Abstracts

1. Introduction

The increasing of impermeable surface areas due to the accelerated and unplanned urban development has significant impacts on the hydrologic cycle, rising the peak runoff rate, which increase the probability of downstream flooding and inundation on the cities. Those events are commonly associated to demographic explosion and the lack of urban planning by government institutions.

In recent years, an alternative hydrological control concept has gained place in the Brazilian urban drainage scenario. The Best Management Practices (BMP) are techniques that aims to guarantee the storm water control to be absorbed into the ground, as near as possible from its source, avoiding runoff and consequently downstream flooding. The Environmental Protection Agency (EPA) has developed this concept in the 80s. It is based on storm water control planning in a basin scale by using civil structures in order to temporarily store surface runoff before infiltrating it into the subsoil (reservoirs, infiltration trenches, permeable pavements), in an attempt to compensate the effects of urbanization.
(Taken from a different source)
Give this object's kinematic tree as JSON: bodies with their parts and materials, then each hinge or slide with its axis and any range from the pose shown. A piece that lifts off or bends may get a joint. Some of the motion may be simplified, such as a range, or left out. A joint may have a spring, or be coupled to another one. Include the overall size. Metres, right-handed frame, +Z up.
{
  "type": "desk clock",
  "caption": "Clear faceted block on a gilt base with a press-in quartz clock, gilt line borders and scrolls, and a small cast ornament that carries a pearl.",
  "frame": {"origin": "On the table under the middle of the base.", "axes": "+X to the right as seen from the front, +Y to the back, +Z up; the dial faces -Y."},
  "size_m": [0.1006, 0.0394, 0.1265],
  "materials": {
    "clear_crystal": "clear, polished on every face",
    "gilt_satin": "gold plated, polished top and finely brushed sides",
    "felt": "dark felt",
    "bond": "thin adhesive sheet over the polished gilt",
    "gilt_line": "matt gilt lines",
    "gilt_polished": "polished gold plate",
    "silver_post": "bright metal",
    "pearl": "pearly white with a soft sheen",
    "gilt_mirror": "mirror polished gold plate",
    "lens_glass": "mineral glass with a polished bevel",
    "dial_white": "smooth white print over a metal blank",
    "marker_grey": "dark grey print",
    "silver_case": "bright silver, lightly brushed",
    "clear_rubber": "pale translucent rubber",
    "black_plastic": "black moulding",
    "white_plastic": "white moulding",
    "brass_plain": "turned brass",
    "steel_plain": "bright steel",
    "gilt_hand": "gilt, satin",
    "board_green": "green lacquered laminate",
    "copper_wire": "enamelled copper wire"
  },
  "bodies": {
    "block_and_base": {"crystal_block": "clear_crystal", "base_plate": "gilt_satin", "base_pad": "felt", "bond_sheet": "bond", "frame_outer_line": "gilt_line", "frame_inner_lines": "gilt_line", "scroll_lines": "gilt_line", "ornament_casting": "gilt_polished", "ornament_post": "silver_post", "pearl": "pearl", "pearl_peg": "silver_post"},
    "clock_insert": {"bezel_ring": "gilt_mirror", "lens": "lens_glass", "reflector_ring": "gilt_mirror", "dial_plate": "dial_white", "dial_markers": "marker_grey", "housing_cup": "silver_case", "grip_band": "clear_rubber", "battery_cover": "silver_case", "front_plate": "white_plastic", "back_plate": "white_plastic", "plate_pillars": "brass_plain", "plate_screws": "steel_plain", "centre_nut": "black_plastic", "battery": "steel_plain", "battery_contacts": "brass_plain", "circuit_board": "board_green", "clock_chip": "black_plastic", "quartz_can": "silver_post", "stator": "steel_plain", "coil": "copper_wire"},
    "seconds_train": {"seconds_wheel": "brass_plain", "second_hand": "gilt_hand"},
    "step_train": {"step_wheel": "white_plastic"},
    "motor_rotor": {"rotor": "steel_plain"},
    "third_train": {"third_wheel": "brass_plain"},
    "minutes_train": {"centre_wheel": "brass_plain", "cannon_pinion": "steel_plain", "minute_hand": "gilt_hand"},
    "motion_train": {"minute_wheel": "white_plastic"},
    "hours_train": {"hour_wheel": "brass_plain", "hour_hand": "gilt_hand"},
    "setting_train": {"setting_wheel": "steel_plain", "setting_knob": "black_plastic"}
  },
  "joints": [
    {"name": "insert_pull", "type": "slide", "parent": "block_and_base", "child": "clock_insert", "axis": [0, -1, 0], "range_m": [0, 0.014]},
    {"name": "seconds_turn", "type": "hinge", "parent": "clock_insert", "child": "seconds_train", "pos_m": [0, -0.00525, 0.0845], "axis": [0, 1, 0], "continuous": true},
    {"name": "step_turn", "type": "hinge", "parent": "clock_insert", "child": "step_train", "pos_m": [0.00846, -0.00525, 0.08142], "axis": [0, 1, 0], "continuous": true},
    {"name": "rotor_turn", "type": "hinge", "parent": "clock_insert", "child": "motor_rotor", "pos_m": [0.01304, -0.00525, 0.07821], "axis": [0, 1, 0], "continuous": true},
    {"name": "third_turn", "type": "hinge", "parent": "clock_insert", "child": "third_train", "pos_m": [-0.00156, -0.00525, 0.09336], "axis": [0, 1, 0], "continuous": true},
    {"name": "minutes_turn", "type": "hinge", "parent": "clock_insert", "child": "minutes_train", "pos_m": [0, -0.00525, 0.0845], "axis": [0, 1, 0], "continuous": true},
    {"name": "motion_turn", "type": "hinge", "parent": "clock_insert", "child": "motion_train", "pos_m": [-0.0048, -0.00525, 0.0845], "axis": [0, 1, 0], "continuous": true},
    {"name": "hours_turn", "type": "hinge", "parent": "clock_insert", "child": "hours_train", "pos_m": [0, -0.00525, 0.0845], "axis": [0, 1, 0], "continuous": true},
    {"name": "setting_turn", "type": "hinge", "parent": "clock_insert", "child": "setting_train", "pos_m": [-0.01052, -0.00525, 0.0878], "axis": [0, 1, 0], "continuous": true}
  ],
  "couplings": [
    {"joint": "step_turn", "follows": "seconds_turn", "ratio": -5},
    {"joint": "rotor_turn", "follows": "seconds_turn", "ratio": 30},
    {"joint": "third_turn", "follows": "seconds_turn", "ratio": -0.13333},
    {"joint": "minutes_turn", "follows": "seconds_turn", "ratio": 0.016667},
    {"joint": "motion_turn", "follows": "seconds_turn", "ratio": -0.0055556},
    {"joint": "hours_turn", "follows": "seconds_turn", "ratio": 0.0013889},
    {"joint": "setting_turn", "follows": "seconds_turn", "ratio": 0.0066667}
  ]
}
In addition, projects involving roads, highway, bus corridors, parking lots and other infrastructures in large urban centers, need to consider several technical and environmental requirements recommended by governmental transport agencies as well as by environmental agencies. Concerning environmental criteria, new regulations have been created in Brazil in order to restrict the percentage of impermeable surface areas in urban projects. Usually, at least 30% of the total project area is requested to be permeable. In this context, permeable pavements systems can be considered as a simple solution, which must have mechanical and hydraulic characteristics sufficient to withstand both the traffic loads and allow water infiltration from the storm water into its structure, reducing the runoff by almost 100%.
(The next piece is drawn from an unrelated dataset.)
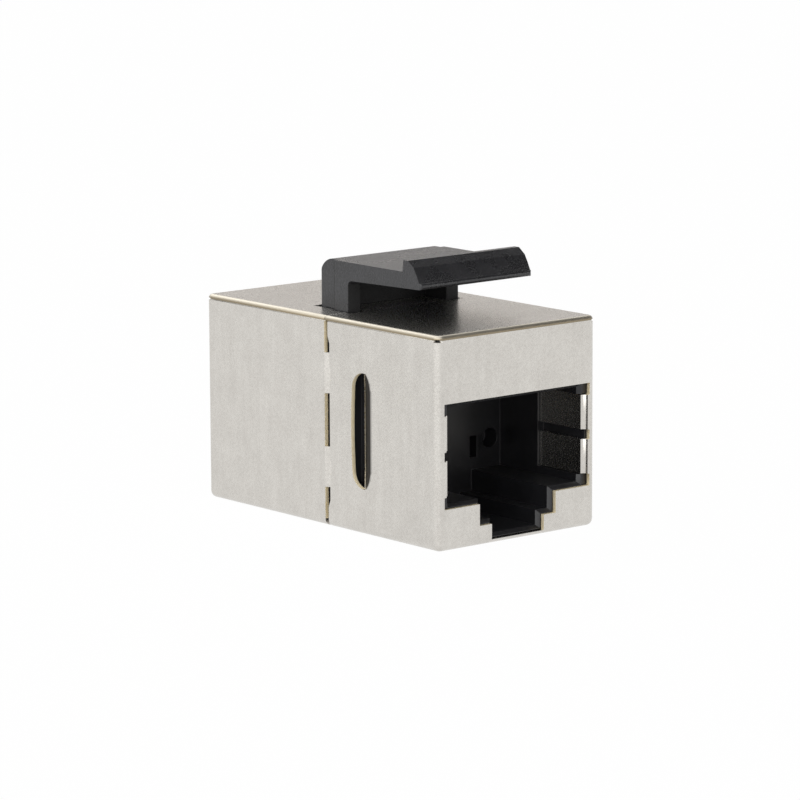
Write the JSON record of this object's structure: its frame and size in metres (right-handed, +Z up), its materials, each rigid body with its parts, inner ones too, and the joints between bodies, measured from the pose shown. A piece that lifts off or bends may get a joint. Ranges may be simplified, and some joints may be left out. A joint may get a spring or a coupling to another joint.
{
  "type": "rj45 inline coupler",
  "caption": "Metal-shelled modular jack coupler with a plug port at each end and a sprung snap latch on top, joining two network leads in a panel cut-out.",
  "frame": {"origin": "bottom centre of the shell, under the middle of its length", "axes": "+Z up towards the latch, -Y out of the front port, +Y out of the rear port, +X to the right seen from the front"},
  "size_m": [0.0144, 0.026, 0.0194],
  "materials": {
    "shell_metal": "satin nickel plate over pressed sheet brass",
    "latch_plastic": "matte black moulding",
    "moulding_plastic": "semi-matte black moulding",
    "comb_plastic": "matte black moulding",
    "board": "green lacquered glass-fibre board",
    "contact_gold": "gold-plated spring bronze"
  },
  "bodies": {
    "shell": {"front_shell": "shell_metal", "rear_shell": "shell_metal", "front_jack_moulding": "moulding_plastic", "rear_jack_moulding": "moulding_plastic", "centre_frame": "moulding_plastic", "circuit_board": "board", "front_contact_comb": "comb_plastic", "rear_contact_comb": "comb_plastic", "front_contact_1": "contact_gold", "front_contact_2": "contact_gold", "front_contact_3": "contact_gold", "front_contact_4": "contact_gold", "front_contact_5": "contact_gold", "front_contact_6": "contact_gold", "front_contact_7": "contact_gold", "front_contact_8": "contact_gold", "rear_contact_1": "contact_gold", "rear_contact_2": "contact_gold", "rear_contact_3": "contact_gold", "rear_contact_4": "contact_gold", "rear_contact_5": "contact_gold", "rear_contact_6": "contact_gold", "rear_contact_7": "contact_gold", "rear_contact_8": "contact_gold"},
    "latch": {"latch": "latch_plastic"}
  },
  "joints": [
    {"name": "latch_press", "type": "hinge", "parent": "shell", "child": "latch", "pos_m": [0, 0.0011, 0.014], "axis": [1, 0, 0], "range_deg": [0, 7], "stiffness_Nm_per_rad": 0.1}
  ]
}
Permeable pavement is a structure that allows air and water to drain through its layers. This infiltration device absorbs most part of the surface runoff into an open-graded stone reservoir placed over the subgrade. Once the water is absorbed and temporarily stored into the open-graded base, it can infiltrates into the subsoil depending on soil drainage characteristics, or a drainage system can conduct it to a different reservoir. The permeable pavement base and sub-base, which stores the runoff, is characterized as an open-graded matrix with reduced amount of fine aggregates.

1.1 Justification

In the Brazilian context, there is still no much research on the use of pervious concretes and its long-term performance, and the number of publications on this topic is scarce. Considering the potential environmental and economic advantages on using this kind of material as the surface layer of permeable pavements for light and heavy traffic compared to the other materials, it can be seen the importance of carrying out more detailed studies on the subject, including the assessment of hydraulic conductivity of pervious concrete. The main goal of this study is to show the results of a laboratorial study on the hydraulic conductivity of pervious concrete obtained by constant and falling head permeability tests. The tests was carried out on specimens produced by three different pervious concretes mixtures with the variation of the coarse aggregate gradation, focusing on determining the influence of the gradation on the material's permeability.

2. Materials and experimental program

2.1 Materials, molding and curing

Cylindrical specimens of the pervious concrete were prepared in order to perform the hydraulic characterization tests. The molding procedures were conducted at Holcim Brasil laboratory at São Paulo. The laboratorial tests were carried out at Pavement Mechanics Laboratory and Pavement Technology Laboratory, both in the Transportation Engineering Department of the Polytechnic Schol of the University of São Paulo.

The mixture design applied on this study had been pre-set from the literature review, since there was no specific mix design procedure for pervious concrete by the time of the study. Thus, previously studied mix proportions had been considered in order to verify how the gradation of the coarse aggregate influences on the hydraulic behavior of the mixtures. Three pervious concrete mixtures were produced using different coarse aggregate gradation, as shown in Table 1.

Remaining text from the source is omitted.